Admiro tu coraje al expresarme tu disidencia, que estoy lejos de considerar humilde. Porque ¿qué haría sin tus consejos? ¿En qué me convertiría? Pues en una hoja arrastrada por la tormenta del critinismo que (¡Mea culpa! ¡Mea culpa!) hasta tu valiente grito de alerta había creído que aludía al cristianismo.

¿Cómo podemos ser tan ingenuos, hermano Alfredo? Menos mal que estás tú, que buscas la verdad aunque nunca la encuentres.

Insiste, insiste, Alfredo, que alguna vez la encontrarás. Te lo digo de todo corazón.

En cuanto a tu magnífica idea de que reciba en el salón de san Pedro a todos los candidatos y precandidatos, debo decirte (y te encomiendo la gestión) de que jamás lo haría si no concurre también a mi preferido, Jorge Altamira, al que extrañamente has omitido en tu enumeración.

Y de todo corazón te mando el mejor de los abrazos y mis mejores deseos, ya que siempre apostaste a la sana rebeldía y no al silencio cómplice ni obsecuente. ¡Por el contrario!

Sólo quisiera decirte que efectivamente pedí que hicieran lío, pero no taradeces. Pero no importa, siempre y cuando sea con la mejor intención.

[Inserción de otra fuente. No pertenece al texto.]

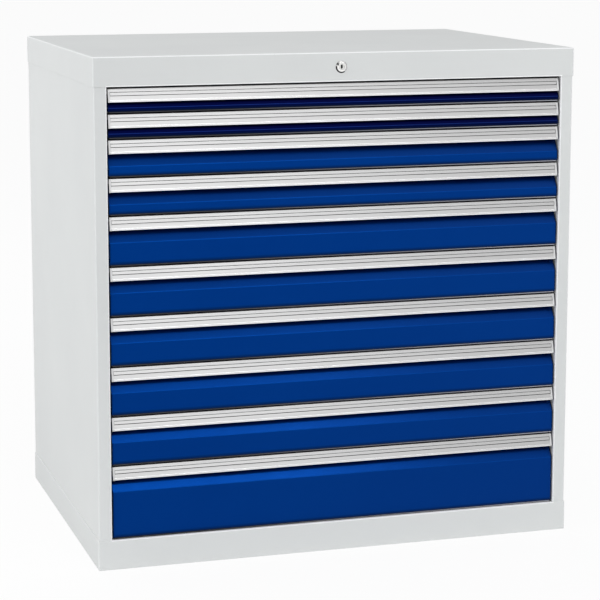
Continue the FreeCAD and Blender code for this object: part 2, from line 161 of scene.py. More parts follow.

Y lo tuyo no sólo ha sido intención: gracias a tu oportuno aviso, no voy a recibir nada, nada, nada a la bruja esa, que me engañó, con sus sombreritos, haciéndome creer que era la hija de la señorita Bernardina.

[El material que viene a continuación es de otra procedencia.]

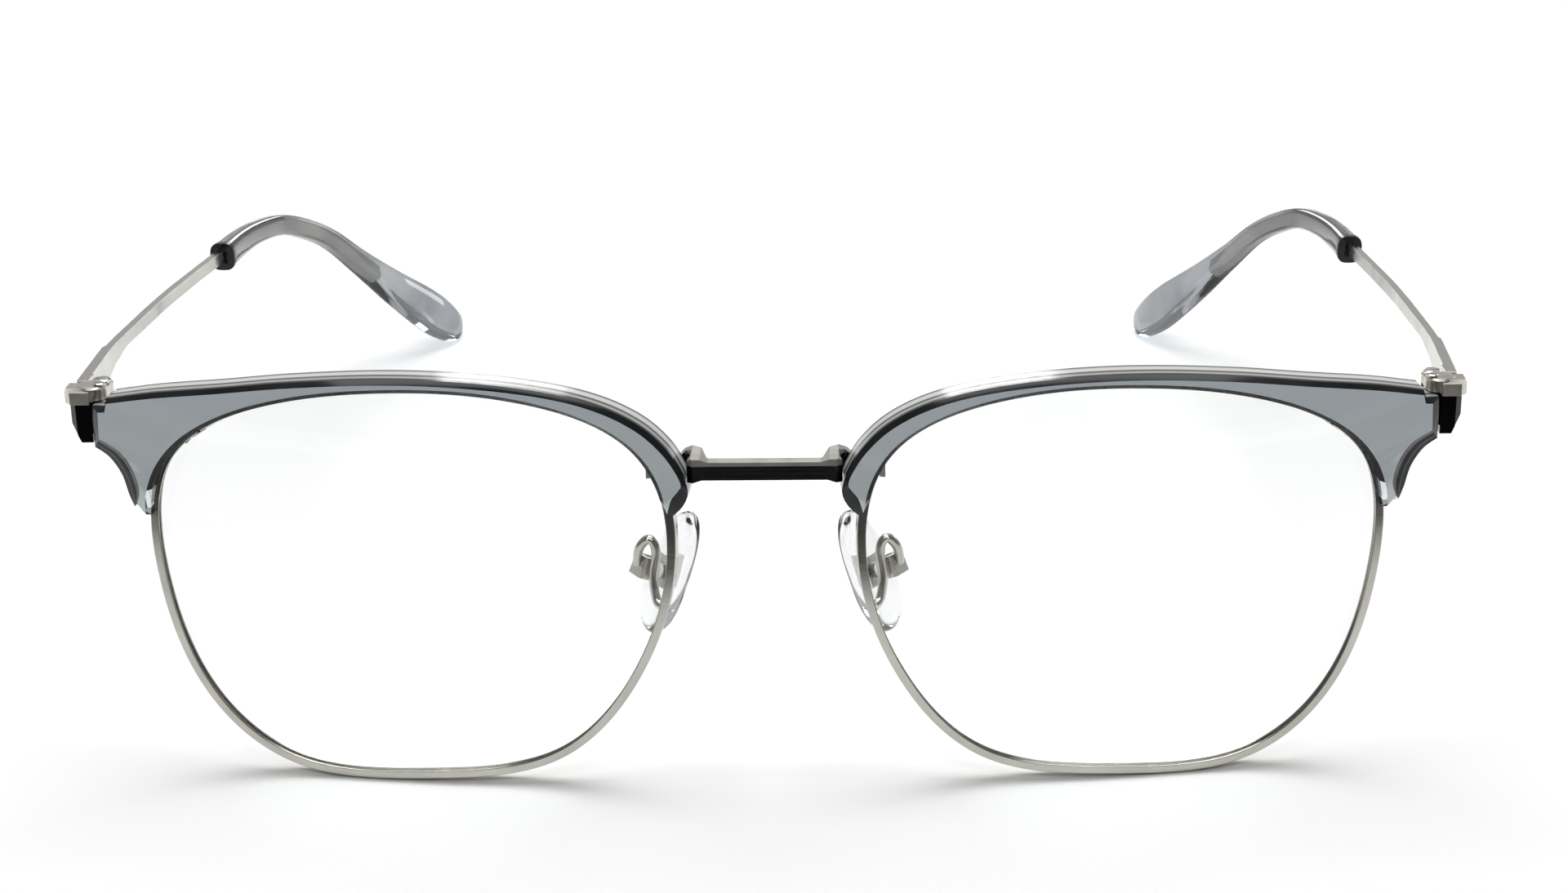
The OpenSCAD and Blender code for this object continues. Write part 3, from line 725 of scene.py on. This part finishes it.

Eso sí, permíteme que te cuente que a la especie humana le demandó miles de miles de años adoptar una posición erecta. No es sensato perderla en un instante para caer de rodillas a la primera de cambio. Tiene alguna lógica si se lo hace ante Dios, pero por más que aceptemos el matrimonio igualitario y los miembros de la Iglesia se hayan introducido en los sitios más impensados, permíteme decirte, hermano Alfredo, que, aun en toda su misericordia, Dios sigue considerando un pecado eso que tú haces con tanta frecuencia y unción.